= Idiopathic craniofacial erythema =

Medical condition

Idiopathic craniofacial erythema is a medical condition characterized by uncontrollable and frequently unprovoked facial blushing.

Blushing can occur at any time and is frequently triggered by even mundane events, such as talking to friends, paying for goods in a shop, asking for directions or even simply making eye contact with another person.

This medical condition characterized by severe, frequent and uncontrollable reddening of the face, which is often unprovoked. It is unknown why people are afflicted with this condition, but it appears to be the result of an overactive sympathetic nervous system, an automatic response which sufferers have no mental control over. It is related to focal hyperhidrosis, more commonly known as excessive sweating, as it is caused by the same overactive nerves which cause excessive sweating. Sufferers of severe facial blushing commonly experience focal hyperhidrosis. Studies have also shown that patients with severe facial blushing or focal hyperhidrosis commonly have family members with one or both of the related disorders.

==In popular culture==
- In Grey's Anatomy Season 2, Episode 3, a patient is diagnosed with idiopathic craniofacial erythema.
- The female protagonist in the South Korean drama Heart to Heart suffers from uncontrollable blushing, that leaves her sociophobic.

==Treatment==
A number of treatments are available.
Options for conservative treatment for chronic blushing include oral medications and behavioral therapy. Several types of medications are used as treatment for idiopathic craniofacial erythema. Anxiolytics, such as diazepam, are used for anxiety; beta-blockers, which blunt the body's reaction to stress; or anticholinergic drugs, such as glycopyrronium, oxybutynin, or propanthelin.

The most successful non-invasive procedure is cognitive behavioural therapy (CBT), which attempts to alleviate the anxiety felt by sufferers.
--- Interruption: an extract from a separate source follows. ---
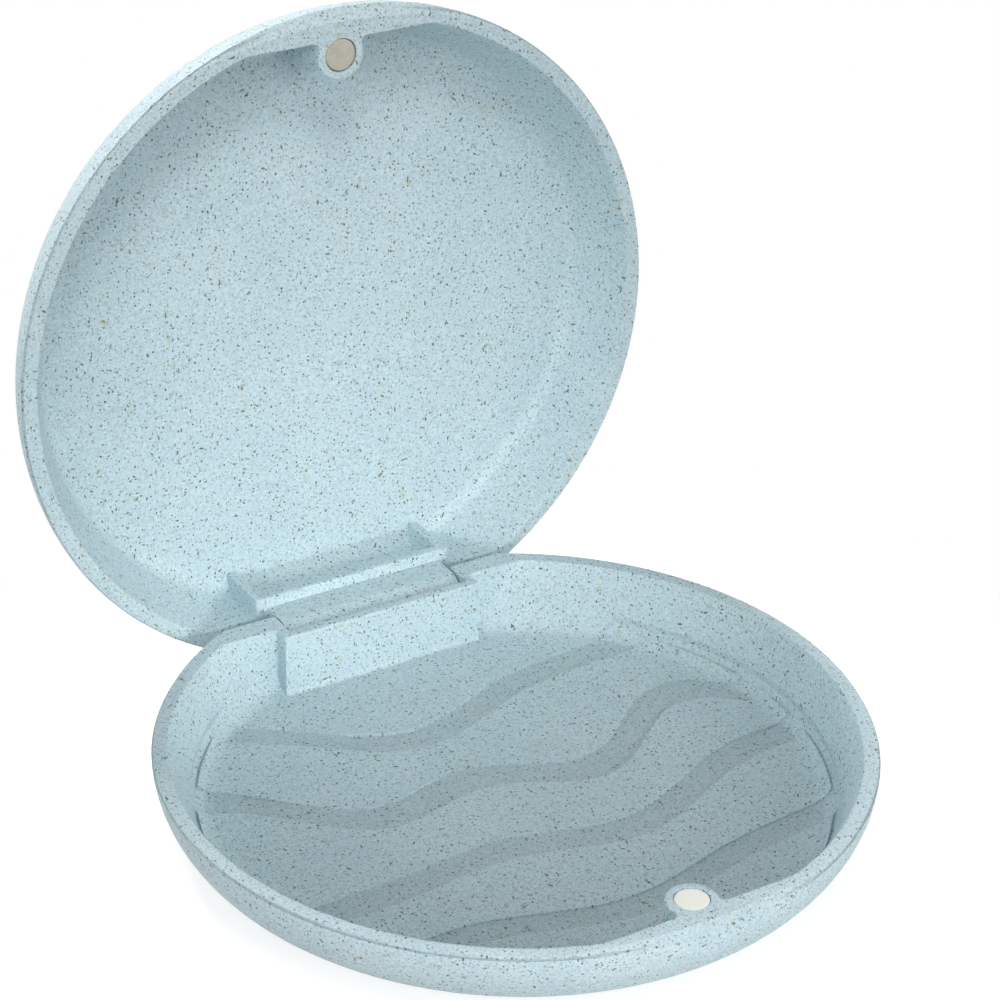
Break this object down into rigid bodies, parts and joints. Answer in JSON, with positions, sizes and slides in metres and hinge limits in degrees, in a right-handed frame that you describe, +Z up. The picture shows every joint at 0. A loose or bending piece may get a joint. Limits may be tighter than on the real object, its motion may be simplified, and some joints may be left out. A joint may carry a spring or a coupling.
{
  "type": "retainer case",
  "caption": "Shallow round case of speckled matte plastic, with a hinged lid, a flat back, a wavy channelled floor, a thumb scoop and a magnetic closure.",
  "frame": {"origin": "centre of the flat underside of the base, on the middle of the round rim", "axes": "+Z up, +Y towards the hinge, -Y towards the thumb scoop, X along the hinge pin"},
  "size_m": [0.0862, 0.0958, 0.0871],
  "materials": {
    "speckled_plastic": "pale blue, moulded with fine brown and grey-olive flecks, matte",
    "pin_steel": "drawn wire",
    "magnet_plating_bright": "ivory-white plated face, satin",
    "magnet_plating_dull": "grey-beige plated face, satin"
  },
  "bodies": {
    "base": {"base_shell": "speckled_plastic", "base_magnet": "magnet_plating_bright", "hinge_pin": "pin_steel"},
    "lid": {"lid_shell": "speckled_plastic", "lid_magnet": "magnet_plating_dull"}
  },
  "joints": [
    {"name": "lid_hinge", "type": "hinge", "parent": "base", "child": "lid", "pos_m": [0, 0.0372, 0.0069], "axis": [1, 0, 0], "range_deg": [0, 91.5]}
  ]
}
In extreme cases a surgical procedure known as endoscopic transthoracic sympathicotomy (ETS) is available. Pioneered by surgeons in Sweden, this procedure has recently become increasingly controversial due to its many potential adverse effects. Patients who have undergone the procedure frequently complain of compensatory sweating and fatigue, with around 5% reconsidering getting the treatment. ETS is now normally only considered in extreme cases where other treatments have been ineffective.